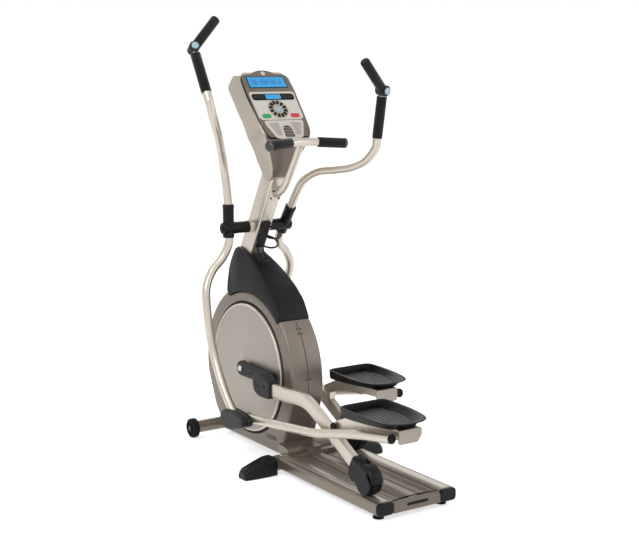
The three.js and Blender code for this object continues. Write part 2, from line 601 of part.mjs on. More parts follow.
function pedalLink() {
  const tube = bar([
    V3(LINK_X, BAR_FOOT_Y, LINK_FRONT_Z), V3(LINK_X, 525, 199), V3(LINK_X, 300, 225), V3(LINK_X, 205, 246),
    V3(LINK_X, 60, 279), V3(LINK_X, LINK_REAR_Y, 312),
  ], LINK_RADIUS, 12);
  const bushEnd = BAR_X_AT_JOINT - BAR_RADIUS - 6 - GAP;
  const frontBush = rodX(LINK_X - 17, bushEnd, BAR_FOOT_Y, LINK_FRONT_Z, BUSH_RADIUS);
  const ear = EAR_X.map((thickness) => plateX([
    ...arc(ARM_PIVOT_Y, ARM_PIVOT_Z, 17, -110, 60, 8), [120, PLATFORM_TOP], [PLATFORM_REAR, PLATFORM_TOP],
    [PLATFORM_REAR, 296], [60, 268],
  ], thickness));
  const topPlate = block([RAIL_X - 54, LINK_X - 21], [PLATFORM_REAR, 120], [PLATFORM_TOP - 4, PLATFORM_TOP]);
  const rearPlate = plateY(eased([
    [RAIL_X - 54, PLATFORM_TOP], [RAIL_X - 54, 306], [RAIL_X - 40, 291], [LINK_X - 24, 291],
    [LINK_X - 21, PLATFORM_TOP],
  ], 4, 2), [PLATFORM_REAR, PLATFORM_REAR + 4]);
  const tabs = [[-120, -80, 304], [40, 90, 277]].map(([y0, y1, z]) =>
    block([EAR_X[1][0], LINK_X - 8], [y0, y1], [z - 6, z + 8]));
  const pin = rodX(EAR_X[0][0] - 4, EAR_X[1][1] + 6, ARM_PIVOT_Y, ARM_PIVOT_Z, 8);
  return join(tube, frontBush, ...ear, topPlate, rearPlate, ...tabs, pin);
}

function pedal() {
  const front = PEDAL_FRONT_Y;
  const rear = PEDAL_REAR_Y;
  const half = (inset) => [
    [92 - inset, front - inset], [99 - inset, front - 47], [102 - inset, front - 167],
    [86 - inset, rear + 33 + inset], [42, rear + inset],
  ];
  const outline = (inset) => eased([
    ...half(inset).map(([x, y]) => [PEDAL_X - x, y]),
    ...half(inset).reverse().map(([x, y]) => [PEDAL_X + x, y]),
  ], 30, 3);
  const tray = plateZ(outline(0), [PEDAL_FLOOR_Z, PEDAL_FLOOR_Z + PEDAL_RIM_FRONT]);
  const hollow = plateZ(outline(PEDAL_WALL), [PEDAL_FLOOR_Z + 5, PEDAL_FLOOR_Z + 60]);
  const rimSlope = plateX([
    [front + 1, PEDAL_FLOOR_Z + PEDAL_RIM_FRONT], [rear - 1, PEDAL_FLOOR_Z + PEDAL_RIM_REAR],
    [rear - 1, PEDAL_FLOOR_Z + 80], [front + 1, PEDAL_FLOOR_Z + 80],
  ], [PEDAL_X - 110, PEDAL_X + 110]);
  return cut(tray, hollow, rimSlope);
}

// ---------------------------------------------------------------- swinging handlebars
// Built at the rearmost place of the handlebar's foot, then turned about the pivot.
const gripFoot = V3(279.5, 847, 1350);
const knuckle = V3(286, 945, 1537);
const topGripEnd = V3(175, 975, 1645);
const gripAlong = knuckle.clone().sub(gripFoot).normalize();
const topGripAlong = topGripEnd.clone().sub(knuckle).normalize();
const knuckleAxis = gripAlong.clone().cross(topGripAlong).normalize();
const KNUCKLE_RADIUS = BAR_RADIUS + 4;
const KNUCKLE_HALF = 22;
const BUTTON_RADIUS = 13;
const BUTTON_TRAVEL = 3;
const FOAM_RADIUS = BAR_RADIUS + 3;
const FOAM_START = 33;           // beyond the last bend of the bar

function barPoints() {
  return [
    V3(BAR_X_AT_JOINT, BAR_FOOT_Y, BAR_FOOT_Z), V3(227, 832, 238), V3(226, 890, 312), V3(228, 940, 416),
    V3(236, 958, 534), V3(230, 975, 640), V3(196, 990, 698), V3(150, 992, 745),
    V3(BAR_X_AT_PIVOT, PIVOT_Y, 800), V3(BAR_X_AT_PIVOT, PIVOT_Y, PIVOT_Z), V3(BAR_X_AT_PIVOT, PIVOT_Y, 935),
    V3(128, 990, 1010), V3(137, 990, 1075), V3(163, 962, 1142), V3(201, 911, 1192), V3(233, 872, 1235),
    V3(262, 848, 1286), gripFoot,
    gripFoot.clone().addScaledVector(gripAlong, 12), gripFoot.clone().addScaledVector(gripAlong, 50),
    knuckle.clone().addScaledVector(gripAlong, -KNUCKLE_RADIUS - GAP),
  ];
}

const BUSH_INNER_X = BAR_X_AT_JOINT - BAR_RADIUS - 6 + GAP;

function footBush(grow) {
  return rodX(BUSH_INNER_X - grow, BAR_X_AT_JOINT + 14 + grow, BAR_FOOT_Y, BAR_FOOT_Z, BUSH_RADIUS + grow);
}

function handlebar() {
  return join(bar(barPoints(), BAR_RADIUS, BAR_STEPS), footBush(0));
}

function handlebarSleeve() {
  const across = rodX(MAST_WIDTH / 2 + 12, BAR_X_AT_PIVOT + 27, PIVOT_Y, PIVOT_Z, 23);
  const upright = rod(
    V3(BAR_X_AT_PIVOT, PIVOT_Y, PIVOT_Z - 36), V3(BAR_X_AT_PIVOT, PIVOT_Y, PIVOT_Z + 92), BAR_RADIUS + 6);
  const shaftBore = rodX(0, PIVOT_SHAFT_REACH + 1, PIVOT_Y, PIVOT_Z, PIVOT_SHAFT_RADIUS + GAP);
  return cut(join(across, upright), shaftBore, bar(barPoints(), BAR_RADIUS + GAP, BAR_STEPS));
}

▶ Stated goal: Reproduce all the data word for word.

▶ Expected answer:
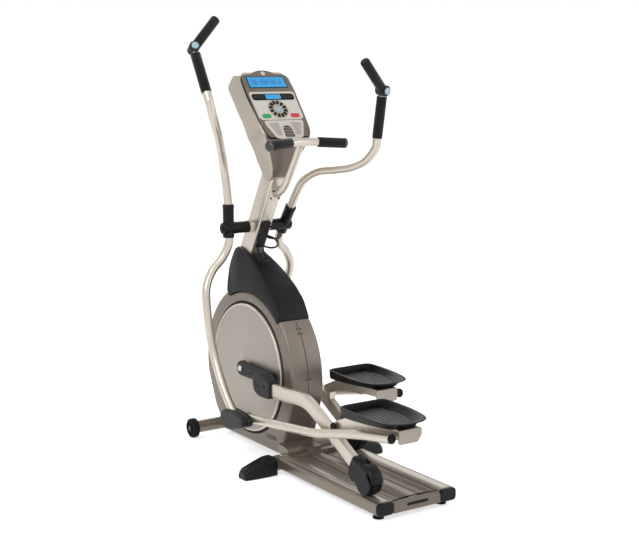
The three.js and Blender code for this object continues. Write part 2, from line 601 of part.mjs on. More parts follow.
function pedalLink() {
  const tube = bar([
    V3(LINK_X, BAR_FOOT_Y, LINK_FRONT_Z), V3(LINK_X, 525, 199), V3(LINK_X, 300, 225), V3(LINK_X, 205, 246),
    V3(LINK_X, 60, 279), V3(LINK_X, LINK_REAR_Y, 312),
  ], LINK_RADIUS, 12);
  const bushEnd = BAR_X_AT_JOINT - BAR_RADIUS - 6 - GAP;
  const frontBush = rodX(LINK_X - 17, bushEnd, BAR_FOOT_Y, LINK_FRONT_Z, BUSH_RADIUS);
  const ear = EAR_X.map((thickness) => plateX([
    ...arc(ARM_PIVOT_Y, ARM_PIVOT_Z, 17, -110, 60, 8), [120, PLATFORM_TOP], [PLATFORM_REAR, PLATFORM_TOP],
    [PLATFORM_REAR, 296], [60, 268],
  ], thickness));
  const topPlate = block([RAIL_X - 54, LINK_X - 21], [PLATFORM_REAR, 120], [PLATFORM_TOP - 4, PLATFORM_TOP]);
  const rearPlate = plateY(eased([
    [RAIL_X - 54, PLATFORM_TOP], [RAIL_X - 54, 306], [RAIL_X - 40, 291], [LINK_X - 24, 291],
    [LINK_X - 21, PLATFORM_TOP],
  ], 4, 2), [PLATFORM_REAR, PLATFORM_REAR + 4]);
  const tabs = [[-120, -80, 304], [40, 90, 277]].map(([y0, y1, z]) =>
    block([EAR_X[1][0], LINK_X - 8], [y0, y1], [z - 6, z + 8]));
  const pin = rodX(EAR_X[0][0] - 4, EAR_X[1][1] + 6, ARM_PIVOT_Y, ARM_PIVOT_Z, 8);
  return join(tube, frontBush, ...ear, topPlate, rearPlate, ...tabs, pin);
}

function pedal() {
  const front = PEDAL_FRONT_Y;
  const rear = PEDAL_REAR_Y;
  const half = (inset) => [
    [92 - inset, front - inset], [99 - inset, front - 47], [102 - inset, front - 167],
    [86 - inset, rear + 33 + inset], [42, rear + inset],
  ];
  const outline = (inset) => eased([
    ...half(inset).map(([x, y]) => [PEDAL_X - x, y]),
    ...half(inset).reverse().map(([x, y]) => [PEDAL_X + x, y]),
  ], 30, 3);
  const tray = plateZ(outline(0), [PEDAL_FLOOR_Z, PEDAL_FLOOR_Z + PEDAL_RIM_FRONT]);
  const hollow = plateZ(outline(PEDAL_WALL), [PEDAL_FLOOR_Z + 5, PEDAL_FLOOR_Z + 60]);
  const rimSlope = plateX([
    [front + 1, PEDAL_FLOOR_Z + PEDAL_RIM_FRONT], [rear - 1, PEDAL_FLOOR_Z + PEDAL_RIM_REAR],
    [rear - 1, PEDAL_FLOOR_Z + 80], [front + 1, PEDAL_FLOOR_Z + 80],
  ], [PEDAL_X - 110, PEDAL_X + 110]);
  return cut(tray, hollow, rimSlope);
}

// ---------------------------------------------------------------- swinging handlebars
// Built at the rearmost place of the handlebar's foot, then turned about the pivot.
const gripFoot = V3(279.5, 847, 1350);
const knuckle = V3(286, 945, 1537);
const topGripEnd = V3(175, 975, 1645);
const gripAlong = knuckle.clone().sub(gripFoot).normalize();
const topGripAlong = topGripEnd.clone().sub(knuckle).normalize();
const knuckleAxis = gripAlong.clone().cross(topGripAlong).normalize();
const KNUCKLE_RADIUS = BAR_RADIUS + 4;
const KNUCKLE_HALF = 22;
const BUTTON_RADIUS = 13;
const BUTTON_TRAVEL = 3;
const FOAM_RADIUS = BAR_RADIUS + 3;
const FOAM_START = 33;           // beyond the last bend of the bar

function barPoints() {
  return [
    V3(BAR_X_AT_JOINT, BAR_FOOT_Y, BAR_FOOT_Z), V3(227, 832, 238), V3(226, 890, 312), V3(228, 940, 416),
    V3(236, 958, 534), V3(230, 975, 640), V3(196, 990, 698), V3(150, 992, 745),
    V3(BAR_X_AT_PIVOT, PIVOT_Y, 800), V3(BAR_X_AT_PIVOT, PIVOT_Y, PIVOT_Z), V3(BAR_X_AT_PIVOT, PIVOT_Y, 935),
    V3(128, 990, 1010), V3(137, 990, 1075), V3(163, 962, 1142), V3(201, 911, 1192), V3(233, 872, 1235),
    V3(262, 848, 1286), gripFoot,
    gripFoot.clone().addScaledVector(gripAlong, 12), gripFoot.clone().addScaledVector(gripAlong, 50),
    knuckle.clone().addScaledVector(gripAlong, -KNUCKLE_RADIUS - GAP),
  ];
}

const BUSH_INNER_X = BAR_X_AT_JOINT - BAR_RADIUS - 6 + GAP;

function footBush(grow) {
  return rodX(BUSH_INNER_X - grow, BAR_X_AT_JOINT + 14 + grow, BAR_FOOT_Y, BAR_FOOT_Z, BUSH_RADIUS + grow);
}

function handlebar() {
  return join(bar(barPoints(), BAR_RADIUS, BAR_STEPS), footBush(0));
}

function handlebarSleeve() {
  const across = rodX(MAST_WIDTH / 2 + 12, BAR_X_AT_PIVOT + 27, PIVOT_Y, PIVOT_Z, 23);
  const upright = rod(
    V3(BAR_X_AT_PIVOT, PIVOT_Y, PIVOT_Z - 36), V3(BAR_X_AT_PIVOT, PIVOT_Y, PIVOT_Z + 92), BAR_RADIUS + 6);
  const shaftBore = rodX(0, PIVOT_SHAFT_REACH + 1, PIVOT_Y, PIVOT_Z, PIVOT_SHAFT_RADIUS + GAP);
  return cut(join(across, upright), shaftBore, bar(barPoints(), BAR_RADIUS + GAP, BAR_STEPS));
}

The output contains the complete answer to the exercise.